Rating:  Summary: Want to know how to eat somebody? Review: Nathaniel Philbrick is not a squeamish man, and most readers (including me) will remember the...uh...culinary sections of this book long after the rest has faded away.The book's title is slightly misleading: while Philbrick does detail the story of the Essex, he spends large sections of the book setting the background with a discussion of the whaling industry and contemporary seafaring in general. This information is fascinating (if you don't care about eating anyone, perhaps you want to know how to process a whale carcass?), but often tangential to the story, and readers shouldn't expect a Jon-Krakauer-style narrative that grabs you by the collar on page one and never lets you go. But I still loved the book and would heartily recommend it to anyone.
Rating:  Summary: Not a nail-biter Review: This is an incredible story, but the presentation is rather dry, almost like a history book. The writing pales in comparison to Endurance: Shackleton's Incredible Voyage by Alfred Lansing.
Rating:  Summary: A Whale of a Disappointment Review: Nathaniel Philbrick has written a research paper and had it published as a novel. The book has 302 pages, which includes 64 pages of notes, bibliography, acknowledgements and index. The story is interesting and worth the read, but one thing that struck me as odd in the authors referral to the black members of the ship's crew as "African Americans". Keep in mind that this story occurred in 1820. I hardly think that the use of the politically correct term African American was even conceived at that time. The author also seems to want to build the case that because the black members of the crew were the first to die, that there may have been racial reasons for this to occur. He discusses the difference in body fat content between blacks and whites, and the closeness of the Nantucket Quakers, which may have accounted for the whites being treated differently while trying to survive at sea. The possibility of racism is raised a couple of times, but then quickly dismissed. I would recommend that unless you have a burning desire to read this book immediately, that you wait for the paper back edition. It is sure to be a better value.
Rating:  Summary: A gripping and horrific adventure. Review: Nathanial Philbrick's new book contains a story of high adventure with all the right ingredients of adventure, danger and triumph. It is also a story firmly grounded in reality and the account contains many aspects (such as cannibalism and the thinly concealed social politics) that raise the book above being another page-turner. Coming from England I was familiar with Shackleton's similar experience almost a century later and had thought that that was probably the ultimate adventure at sea but this account far surpasses that. The different social make-up of the Essex's survivors makes the whole adventure very different, and indeed it is used very effectively as a vehicle to examine the structure of the whaling society of the time. The combined stranglehold of class and religion upon the society of the time is well illustrated. Overall, the book is suprisingly short. It packs a lot of detail into its pages but has left me wanting more. It's given me an appetite for reading about the life and times of sailing ships and their crews that I'm sure to follow up.

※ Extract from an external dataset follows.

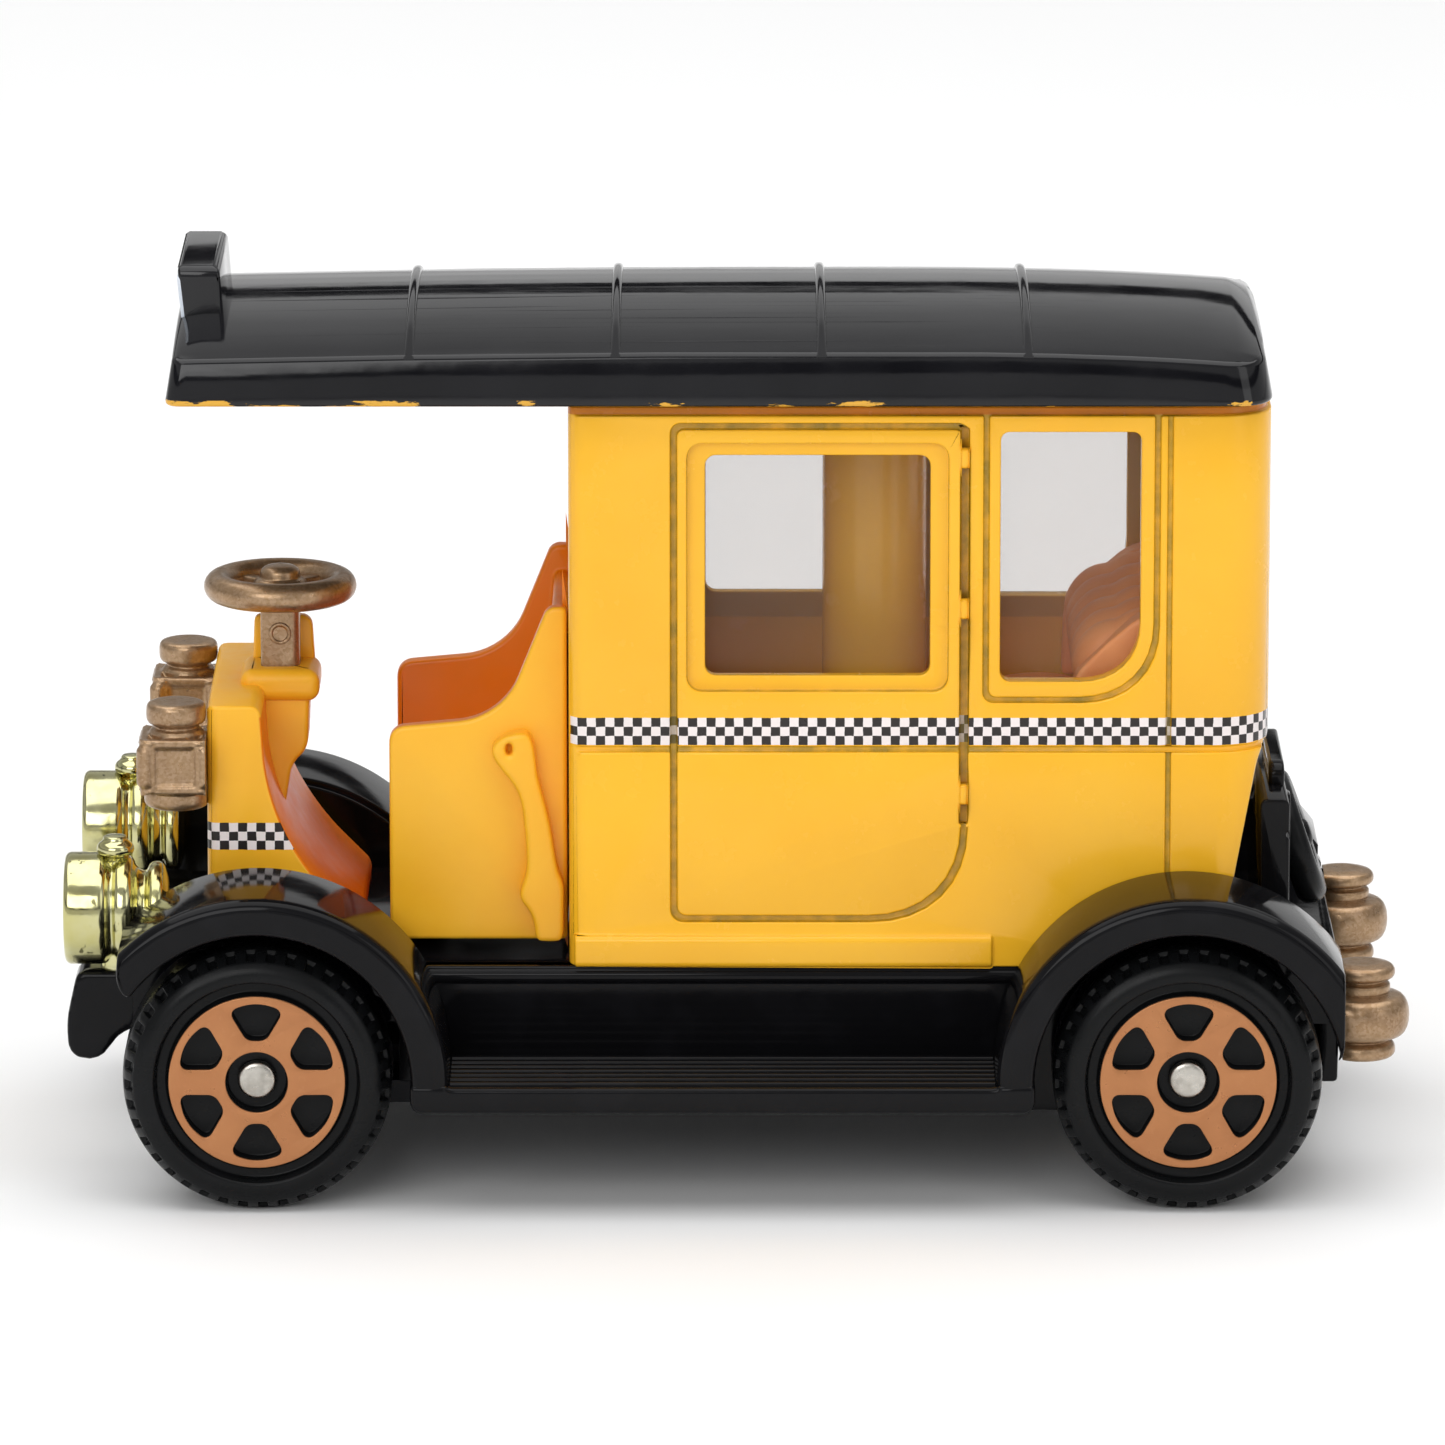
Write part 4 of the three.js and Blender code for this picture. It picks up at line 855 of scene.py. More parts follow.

Rating:  Summary: A gripping tale Review: Philbrick not only tells the tragic story of the Essex, but provides details about the time period and other tragedies of the kind. I could not put this book down once the Essex was attacked by the whale.
Rating:  Summary: Fascinating tale, but not for the quesy Review: This story of the sinking of the Nantucket whaleship Essex is fascinating on several levels. Rammed by an apparently angry sperm whale, the crew spends months sailing in small whaleboats seeking safe haven. They resort to cannabalism to survive--first eating the dead, but later drawing lots to decide who is to die. Along the way, the author describes life in Nantucket in the early 1800s, how whaleships were organized, the capturing and exploiting of whales, why whaleships took two and three year tours into the Pacific, and why whale oil made ship owners so rich. But in the end, the cannabalism, and the reaction of Nantucket society to it, is the focus of the story. Written in easy-to-read prose, it makes for quick summer reading.
Rating:  Summary: Riveting Survival Account Review: I just finished reading "In the Heart of the Sea" yesterday. Once I started it I kept reading. Mr. Philbrick knows his subject very well. He communicates the story and does not overwhelm you with facts which can be a trapdoor set for an author with extensive an understanding of his subject. Mr. Philbrick presents additional material e.g. cannibalism that fits in well and does not distract the reader from the story. It is a tremendous story of survival. You find yourself watching how decisions were made and who made them, what survivors chose to do in certain circumstances, how race played a role, etc. Life was hard in the whaling industry of the last century. This book provides one with an education in addition to being an incredible story of survival. I would like to read this book again. I read it fast because I got caught up in the story.
Rating:  Summary: True Adventure of Castaways Battling Nature and Themselves Review: "In the Heart of the Sea" is a very good book. Like "The Perfect Storm", to which it will obviously be compared to, the author balances the story with historic and scientific background information. The combination works very well, informing the reader with fascinating tidbits while leaving him or her gripped in the thralls of a great tale. This is the story of the whaleship Essex, out of Nantucket on a two year voyage to the Pacific in search of the early nineteenth century's liquid gold, whale oil. The unthinkable happens. A usually docile sperm whale, although large enough to sink a wooden ship, does just that. Rammed twice by an 85 foot leviathan of the sea, the crew takes to three whale boats while its ship is crushed and rendered useless. The resulting ninety day journey is a story of hope, discipline, tragic mistakes, and ever present thirst and starvation which leads the men ever closer to having to execute the "law of the sea" in order to survive. Nathaniel Philbrick weaves first person accounts from survivors, a concise history of Nantucket and the work of catching and rendering whales as well as the physiology of the giant sea mammels and starvation into a first rate book. I read this over three days -- it moves very quickly. The author has a talent for fleshing out his common whalemen so that they are interesting and distinct characters without sacrificing authenticity and fact. If you liked "The Perfect Storm" or Jon Krakauer's "Into Thin Air," you'll find "In the Heart of the Sea" very much in the same vein. A story of people under terrible physical and mental assault which the reader could not imagine enduring, coupled with a superbly explained telling of the issues at hand that is well set in its place and time. Highly recommended -- you may want to finish this one all at once.
Rating:  Summary: A harrowing whale "tale" Review: On the one hand, you think to yourself, why would I voluntarily subject myself to reading about nineteenth century sailors, stranded at sea, thousands of miles from S. America, resorting to cannibalism? On the other hand, once you start this well-researched and beautifully written book, you cannot put it down. It teaches, not only of the whale trade, Nantucket, and life at sea, but about human nature and (even) race relations on a Nantucket whale ship. Philbrick should be congratulated for magnifying a tiny piece of forgotten history.